In this work, we have focused on design and simulation of a high-quality optical microcavity toward the development of an electrical pumped organic laser. In this context, it has to be noted that the optical properties of these structures depend on the preparation technique. However, practical works are under progress to demonstrate the feasibility of such devices.

Conclusion

In this paper, we have proposed a low-threshold optically pumped organic vertical-cavity surface-emitting laser. The device has the feasibility to apply both electrical and optical pumping. Moreover, the device exhibits several characteristics that promise to respect to the realization of an electrically pumped organic laser. The reduction optical losses due to the remoteness of the metallic cathode are the most important ones.
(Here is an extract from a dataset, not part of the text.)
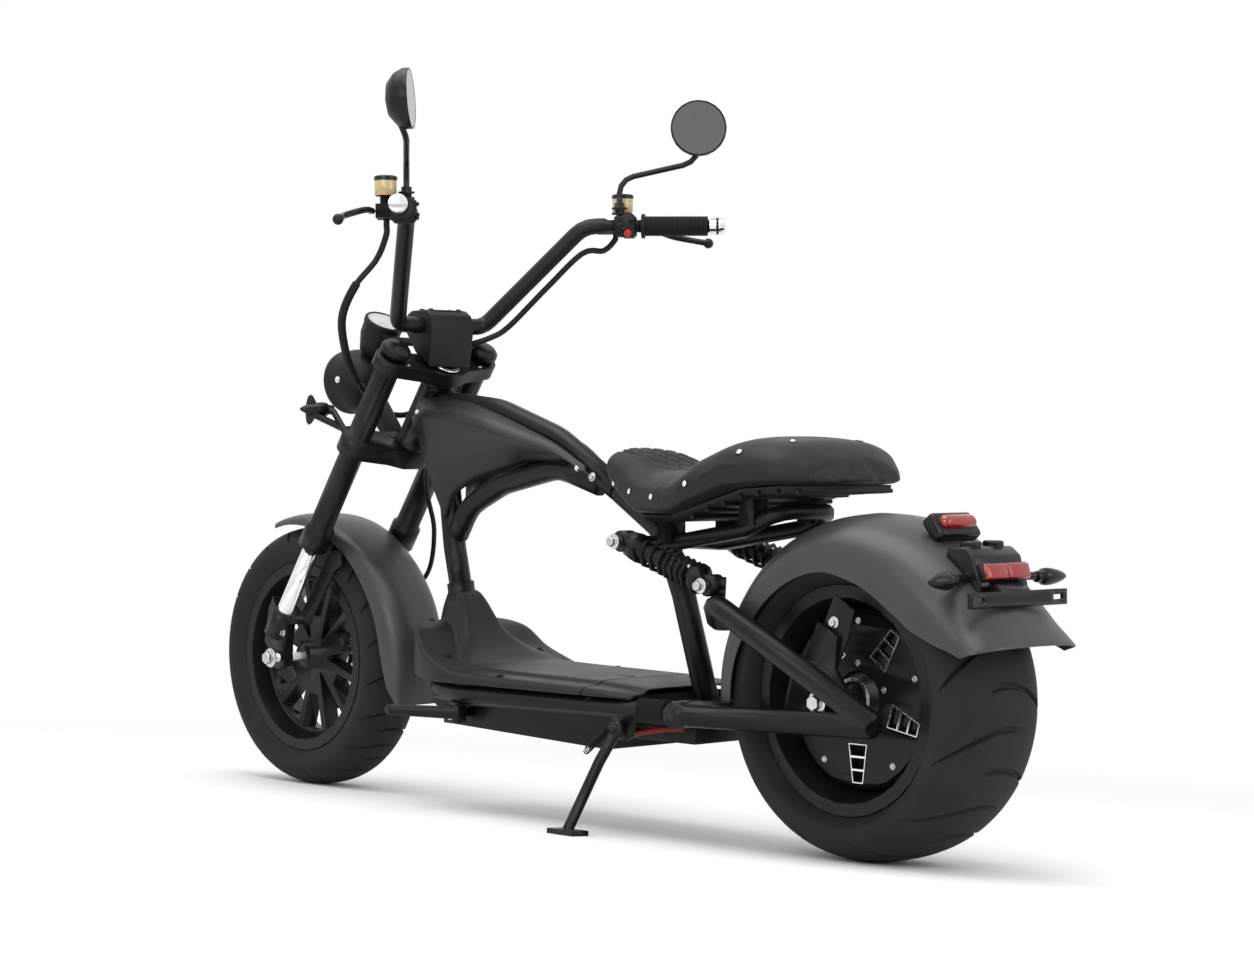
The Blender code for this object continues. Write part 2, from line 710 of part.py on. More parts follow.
def add_controls(side, word):
    """Master cylinder with its fluid pot, the lever and the switch block, held on the bar."""
    pivot = "steering_axis"
    ahead = Vector((1, 0, 0))
    axis = bar_direction(side)
    fore = (ahead - axis * ahead.dot(axis)).normalized()
    up = Vector((0, 0, 1))
    perch = bar_point(side, 0.150)
    turn = Matrix((fore, axis * side, up)).transposed().to_4x4()
    bore = rod("perch_bore", perch - axis * 0.06, perch + axis * 0.06,
               clear_of(BAR_END_R, 12), 12)
    block = box(f"controls_{word}", perch + axis * 0.006, (0.036, 0.034, 0.036), 0.004, turn)
    cylinder = box("cylinder", perch + fore * 0.030 - axis * 0.012, (0.030, 0.062, 0.022), 0.0,
                   turn)
    pot_base = perch + fore * 0.030
    pot = turned("fluid_pot", [(0.0, 0.056), (0.0165, 0.056), (0.0180, 0.053), (0.0180, 0.050),
                               (0.0165, 0.050), (0.0165, 0.024), (0.0090, 0.024), (0.0090, 0.0),
                               (0.0, 0.0)], along(up, pot_base), 12, closed=False)
    switch = box("switch", bar_point(side, 0.122 + 0.015), (0.040, 0.026, 0.040), 0.005, turn)
    register(cut(fuse(block, cylinder, pot, switch), bore), "black_plastic", pivot)
    hinge = perch + fore * (0.039 + LEVER_R + SEAT_GAP) + axis * 0.012
    tip = Vector(LEVER_TIP)
    tip.y *= side
    blade = rounded([hinge + fore * 0.006 - axis * 0.006, hinge + fore * 0.012 + axis * 0.040,
                     (hinge + tip) / 2 + fore * 0.020, tip], 0.04, 3)
    lever = tube(f"lever_{word}", blade, LEVER_R, 6)
    register(fuse(lever, ball("lever_ball", tip, 0.009, 8)), "black_alloy", pivot)


LEVER_TIP = (0.765, 0.401, 0.952)
LEVER_R = 0.0055
MIRROR_R = 0.0475
MIRROR_CENTRE = (0.697, 0.311, 1.140)
MIRROR_FACING = (-0.73, -0.68, 0.06)


def add_mirror(side, word):
    """A round mirror: a bowl with its glass, on a stem that stands on the control block."""
    pivot = "steering_axis"
    centre = Vector((MIRROR_CENTRE[0], side * MIRROR_CENTRE[1], MIRROR_CENTRE[2]))
    facing = Vector((MIRROR_FACING[0], side * MIRROR_FACING[1], MIRROR_FACING[2])).normalized()
    bowl = [(0.0, -0.0012), (MIRROR_R - 0.003, -0.0012), (MIRROR_R - 0.002, 0.0), (MIRROR_R, 0.0),
            (MIRROR_R, -0.010), (MIRROR_R * 0.86, -0.024), (MIRROR_R * 0.55, -0.036),
            (0.0, -0.041)]
    shell = turned(f"mirror_{word}", bowl, along(facing, centre), 20, closed=False)
    perch = bar_point(side, 0.150)
    back = centre - facing * 0.036
    foot = perch + Vector((0.0, -side * 0.004, 0.019))
    path = rounded([foot, foot + Vector((0, 0, 0.060)), back + Vector((-0.02, side * -0.02, -0.055)),
                    back], 0.03, 3)
    boss = rod("boss", foot + Vector((0, 0, 0.002)), foot + Vector((0, 0, 0.020)), 0.0085, 8)
    stem = tube("mirror_stem", path, 0.005, 6)
    register(fuse(shell, stem, boss), "satin_black", pivot)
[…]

The laser microcavity structure consists of an OLED with field-effect electron transport inserted in a high-quality factor double DBR. The simulated quality factor of the microcavity which has been calculated using transfer matrix method (TMM) is as high as 16,000. Also, we have investigated the threshold behaviour and ultrafast dynamics of the OVCSEL optically pumped with sub-picosecond pulses. Results from numerical simulation show that lasing threshold is of about 12.8 pJ/0.64 µJ cm−2 when pumped by sub-picosecond pulses of λ = 400 nm wavelength light. This optically pumped laser threshold would correspond to a laser current density as high as 55 A cm−2. Therefore, this structure might be a promising route towards the realization of an electrically pumped organic laser.